Give all of the lines again exactly as they read.

╭──

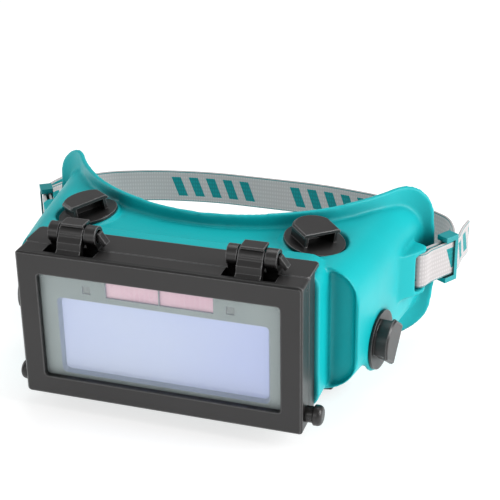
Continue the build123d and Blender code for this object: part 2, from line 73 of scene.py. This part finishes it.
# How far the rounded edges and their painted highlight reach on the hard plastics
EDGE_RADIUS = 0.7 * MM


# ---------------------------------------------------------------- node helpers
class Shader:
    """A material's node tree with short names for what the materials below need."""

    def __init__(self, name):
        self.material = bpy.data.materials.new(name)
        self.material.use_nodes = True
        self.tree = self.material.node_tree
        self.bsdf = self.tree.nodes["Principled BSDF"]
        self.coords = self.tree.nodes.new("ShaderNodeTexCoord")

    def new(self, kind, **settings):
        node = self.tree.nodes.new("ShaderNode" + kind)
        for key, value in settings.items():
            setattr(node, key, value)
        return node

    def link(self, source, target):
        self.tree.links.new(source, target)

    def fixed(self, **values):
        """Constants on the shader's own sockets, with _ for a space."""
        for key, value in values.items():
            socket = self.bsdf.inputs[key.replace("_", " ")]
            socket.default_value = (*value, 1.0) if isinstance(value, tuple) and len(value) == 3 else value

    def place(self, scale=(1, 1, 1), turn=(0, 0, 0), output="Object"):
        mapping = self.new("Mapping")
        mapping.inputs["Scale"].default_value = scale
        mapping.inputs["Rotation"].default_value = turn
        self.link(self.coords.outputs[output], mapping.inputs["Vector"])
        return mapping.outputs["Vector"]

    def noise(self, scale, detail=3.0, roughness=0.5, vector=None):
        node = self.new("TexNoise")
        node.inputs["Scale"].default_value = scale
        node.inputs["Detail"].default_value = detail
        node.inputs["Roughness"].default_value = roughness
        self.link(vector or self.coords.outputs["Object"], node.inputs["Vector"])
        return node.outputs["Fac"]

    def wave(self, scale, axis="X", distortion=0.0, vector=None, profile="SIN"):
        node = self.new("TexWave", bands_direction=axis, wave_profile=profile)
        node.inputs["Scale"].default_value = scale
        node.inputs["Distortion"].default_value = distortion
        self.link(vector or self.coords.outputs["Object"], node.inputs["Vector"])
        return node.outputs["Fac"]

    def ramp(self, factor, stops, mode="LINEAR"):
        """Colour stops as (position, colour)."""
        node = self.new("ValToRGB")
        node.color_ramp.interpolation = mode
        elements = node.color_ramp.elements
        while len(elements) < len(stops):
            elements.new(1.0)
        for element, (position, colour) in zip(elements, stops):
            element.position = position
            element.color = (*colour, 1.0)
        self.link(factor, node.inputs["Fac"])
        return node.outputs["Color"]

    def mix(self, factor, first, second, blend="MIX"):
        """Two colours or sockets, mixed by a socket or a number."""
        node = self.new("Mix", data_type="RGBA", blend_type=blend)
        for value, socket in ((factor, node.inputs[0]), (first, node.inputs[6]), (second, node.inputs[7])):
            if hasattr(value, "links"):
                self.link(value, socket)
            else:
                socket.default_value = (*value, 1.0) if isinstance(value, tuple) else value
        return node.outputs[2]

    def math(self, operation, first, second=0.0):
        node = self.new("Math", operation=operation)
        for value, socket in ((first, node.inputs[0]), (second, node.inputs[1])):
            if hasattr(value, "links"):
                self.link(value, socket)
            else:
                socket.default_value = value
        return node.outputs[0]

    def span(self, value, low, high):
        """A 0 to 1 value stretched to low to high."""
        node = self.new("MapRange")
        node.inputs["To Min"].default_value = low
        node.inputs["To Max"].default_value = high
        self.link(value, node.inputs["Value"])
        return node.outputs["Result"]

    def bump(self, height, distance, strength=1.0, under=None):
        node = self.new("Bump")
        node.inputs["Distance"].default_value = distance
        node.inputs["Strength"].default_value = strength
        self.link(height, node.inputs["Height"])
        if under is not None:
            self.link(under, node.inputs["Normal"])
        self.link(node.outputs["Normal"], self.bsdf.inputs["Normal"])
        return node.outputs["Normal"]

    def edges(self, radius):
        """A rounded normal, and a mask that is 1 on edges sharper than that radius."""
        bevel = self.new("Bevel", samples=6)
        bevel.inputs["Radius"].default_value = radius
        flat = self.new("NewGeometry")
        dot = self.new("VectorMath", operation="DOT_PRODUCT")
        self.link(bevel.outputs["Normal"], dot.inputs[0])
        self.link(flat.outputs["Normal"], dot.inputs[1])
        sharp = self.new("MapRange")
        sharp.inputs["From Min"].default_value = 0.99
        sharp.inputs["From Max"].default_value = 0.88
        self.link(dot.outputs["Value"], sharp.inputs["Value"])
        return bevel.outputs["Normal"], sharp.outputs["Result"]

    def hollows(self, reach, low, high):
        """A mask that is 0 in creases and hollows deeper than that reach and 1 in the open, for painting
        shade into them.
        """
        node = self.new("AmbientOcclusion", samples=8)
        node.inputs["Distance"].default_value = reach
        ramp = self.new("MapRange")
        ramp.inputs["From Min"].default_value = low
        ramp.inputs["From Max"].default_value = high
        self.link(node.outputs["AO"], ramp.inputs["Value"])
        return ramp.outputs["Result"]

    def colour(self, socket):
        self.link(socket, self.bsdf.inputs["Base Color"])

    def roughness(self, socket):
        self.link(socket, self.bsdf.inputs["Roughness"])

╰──

--- Result of the exercise ---
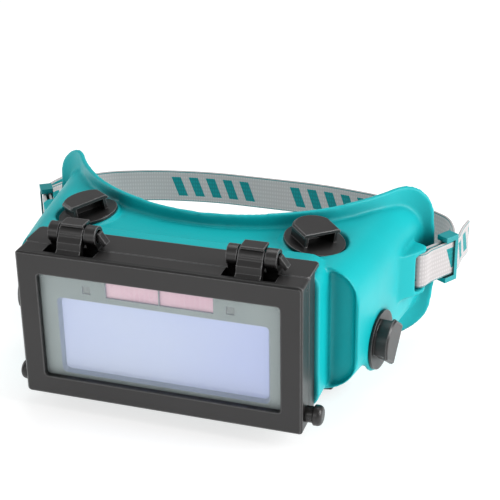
Continue the build123d and Blender code for this object: part 2, from line 73 of scene.py. This part finishes it.
# How far the rounded edges and their painted highlight reach on the hard plastics
EDGE_RADIUS = 0.7 * MM


# ---------------------------------------------------------------- node helpers
class Shader:
    """A material's node tree with short names for what the materials below need."""

    def __init__(self, name):
        self.material = bpy.data.materials.new(name)
        self.material.use_nodes = True
        self.tree = self.material.node_tree
        self.bsdf = self.tree.nodes["Principled BSDF"]
        self.coords = self.tree.nodes.new("ShaderNodeTexCoord")

    def new(self, kind, **settings):
        node = self.tree.nodes.new("ShaderNode" + kind)
        for key, value in settings.items():
            setattr(node, key, value)
        return node

    def link(self, source, target):
        self.tree.links.new(source, target)

    def fixed(self, **values):
        """Constants on the shader's own sockets, with _ for a space."""
        for key, value in values.items():
            socket = self.bsdf.inputs[key.replace("_", " ")]
            socket.default_value = (*value, 1.0) if isinstance(value, tuple) and len(value) == 3 else value

    def place(self, scale=(1, 1, 1), turn=(0, 0, 0), output="Object"):
        mapping = self.new("Mapping")
        mapping.inputs["Scale"].default_value = scale
        mapping.inputs["Rotation"].default_value = turn
        self.link(self.coords.outputs[output], mapping.inputs["Vector"])
        return mapping.outputs["Vector"]

    def noise(self, scale, detail=3.0, roughness=0.5, vector=None):
        node = self.new("TexNoise")
        node.inputs["Scale"].default_value = scale
        node.inputs["Detail"].default_value = detail
        node.inputs["Roughness"].default_value = roughness
        self.link(vector or self.coords.outputs["Object"], node.inputs["Vector"])
        return node.outputs["Fac"]

    def wave(self, scale, axis="X", distortion=0.0, vector=None, profile="SIN"):
        node = self.new("TexWave", bands_direction=axis, wave_profile=profile)
        node.inputs["Scale"].default_value = scale
        node.inputs["Distortion"].default_value = distortion
        self.link(vector or self.coords.outputs["Object"], node.inputs["Vector"])
        return node.outputs["Fac"]

    def ramp(self, factor, stops, mode="LINEAR"):
        """Colour stops as (position, colour)."""
        node = self.new("ValToRGB")
        node.color_ramp.interpolation = mode
        elements = node.color_ramp.elements
        while len(elements) < len(stops):
            elements.new(1.0)
        for element, (position, colour) in zip(elements, stops):
            element.position = position
            element.color = (*colour, 1.0)
        self.link(factor, node.inputs["Fac"])
        return node.outputs["Color"]

    def mix(self, factor, first, second, blend="MIX"):
        """Two colours or sockets, mixed by a socket or a number."""
        node = self.new("Mix", data_type="RGBA", blend_type=blend)
        for value, socket in ((factor, node.inputs[0]), (first, node.inputs[6]), (second, node.inputs[7])):
            if hasattr(value, "links"):
                self.link(value, socket)
            else:
                socket.default_value = (*value, 1.0) if isinstance(value, tuple) else value
        return node.outputs[2]

    def math(self, operation, first, second=0.0):
        node = self.new("Math", operation=operation)
        for value, socket in ((first, node.inputs[0]), (second, node.inputs[1])):
            if hasattr(value, "links"):
                self.link(value, socket)
            else:
                socket.default_value = value
        return node.outputs[0]

    def span(self, value, low, high):
        """A 0 to 1 value stretched to low to high."""
        node = self.new("MapRange")
        node.inputs["To Min"].default_value = low
        node.inputs["To Max"].default_value = high
        self.link(value, node.inputs["Value"])
        return node.outputs["Result"]

    def bump(self, height, distance, strength=1.0, under=None):
        node = self.new("Bump")
        node.inputs["Distance"].default_value = distance
        node.inputs["Strength"].default_value = strength
        self.link(height, node.inputs["Height"])
        if under is not None:
            self.link(under, node.inputs["Normal"])
        self.link(node.outputs["Normal"], self.bsdf.inputs["Normal"])
        return node.outputs["Normal"]

    def edges(self, radius):
        """A rounded normal, and a mask that is 1 on edges sharper than that radius."""
        bevel = self.new("Bevel", samples=6)
        bevel.inputs["Radius"].default_value = radius
        flat = self.new("NewGeometry")
        dot = self.new("VectorMath", operation="DOT_PRODUCT")
        self.link(bevel.outputs["Normal"], dot.inputs[0])
        self.link(flat.outputs["Normal"], dot.inputs[1])
        sharp = self.new("MapRange")
        sharp.inputs["From Min"].default_value = 0.99
        sharp.inputs["From Max"].default_value = 0.88
        self.link(dot.outputs["Value"], sharp.inputs["Value"])
        return bevel.outputs["Normal"], sharp.outputs["Result"]

    def hollows(self, reach, low, high):
        """A mask that is 0 in creases and hollows deeper than that reach and 1 in the open, for painting
        shade into them.
        """
        node = self.new("AmbientOcclusion", samples=8)
        node.inputs["Distance"].default_value = reach
        ramp = self.new("MapRange")
        ramp.inputs["From Min"].default_value = low
        ramp.inputs["From Max"].default_value = high
        self.link(node.outputs["AO"], ramp.inputs["Value"])
        return ramp.outputs["Result"]

    def colour(self, socket):
        self.link(socket, self.bsdf.inputs["Base Color"])

    def roughness(self, socket):
        self.link(socket, self.bsdf.inputs["Roughness"])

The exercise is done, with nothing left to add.